Devenu à son tour Cévenol d’adoption, Joël passe le plus clair de son temps à aider sa fille sur sa petite exploitation de quelques hectares. Elle produit des pommes, des fruits rouges, élève des truites dans les bassins d’un ancien moulin. Nathalie transforme sa production de fruits en confitures et fabrique des glaces et des sorbets à base de lait de brebis. Tous ces produits sont commercialisés en vente directe, au marché, en dépôt-vente… Les truites sont transformées en rillettes, soupes ou vendues entières. Jusqu’alors locataires, Nathalie et son compagnon ont acheté une petite exploitation dont ils rénovent les bâtiments pour y aménager leur habitation ainsi qu’un laboratoire de plain-pied.

De nouveaux amis !

Depuis qu’il a rejoint sa fille, Joël participe aux tâches qui ne manquent pas. Sur cette terre culturellement bien différente de son Charolais natal, il s’est rapidement fait des amis ! Au point même de s’insérer dans le tissu agricole local. Il s’est ainsi lié avec un agriculteur qu’il aide pour ses foins. Lorsque ce voisin est tombé gravement malade, Joël s’est occupé de la ferme, à tel point qu’il est devenu salarié du service de remplacement pendant deux mois !

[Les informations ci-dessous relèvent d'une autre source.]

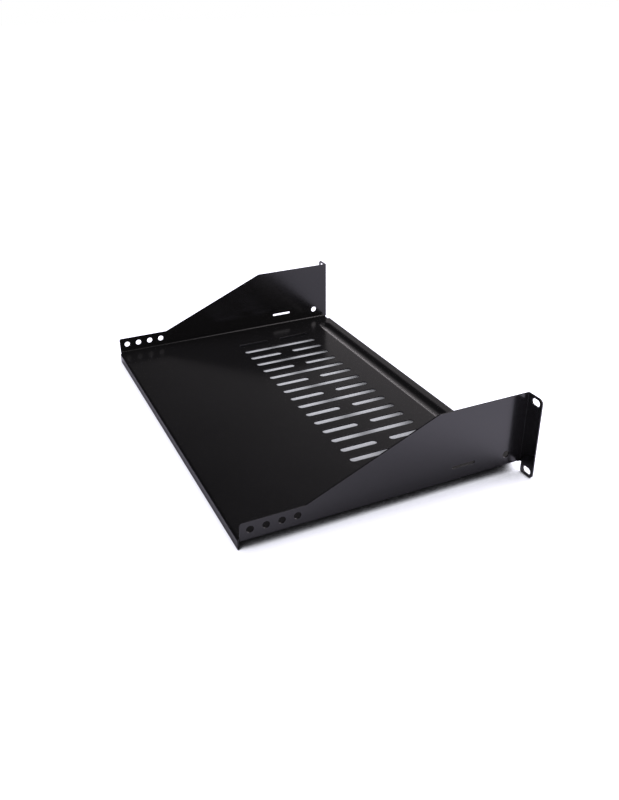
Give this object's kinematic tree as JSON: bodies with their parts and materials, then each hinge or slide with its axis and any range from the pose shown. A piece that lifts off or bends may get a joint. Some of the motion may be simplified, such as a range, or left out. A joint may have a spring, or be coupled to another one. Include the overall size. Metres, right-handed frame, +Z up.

Grâce à sa connaissance du travail d’agriculteur et son implication auprès de sa fille et des voisins, Joël a rapidement « fait ses preuves » dans ce nouvel environnement. « J’aimais bien mes vaches et je me suis bien épanoui dans mon métier », reconnaît l’ancien éleveur de charolais. Mais il avoue aussi « n’avoir jamais rien connu d’autre et être heureux de pouvoir découvrir autre chose ». Amené à côtoyer aujourd’hui des opposants à l’agriculture conventionnelle, Joël n’hésite pas à débattre avec eux… Les convictions syndicales de sa première vie ne quittent pas cet ancien président d’USC. Avec le recul, Joël reconnaît être de cette génération qui a connu « l’intensification à outrance ». Mais il estime aussi que cette même génération « a su évoluer ». C’est ce qu’il explique aujourd’hui à ses nouveaux amis, avec ce recul et cette ouverture d’esprit qu’il continue de cultiver avec enthousiasme.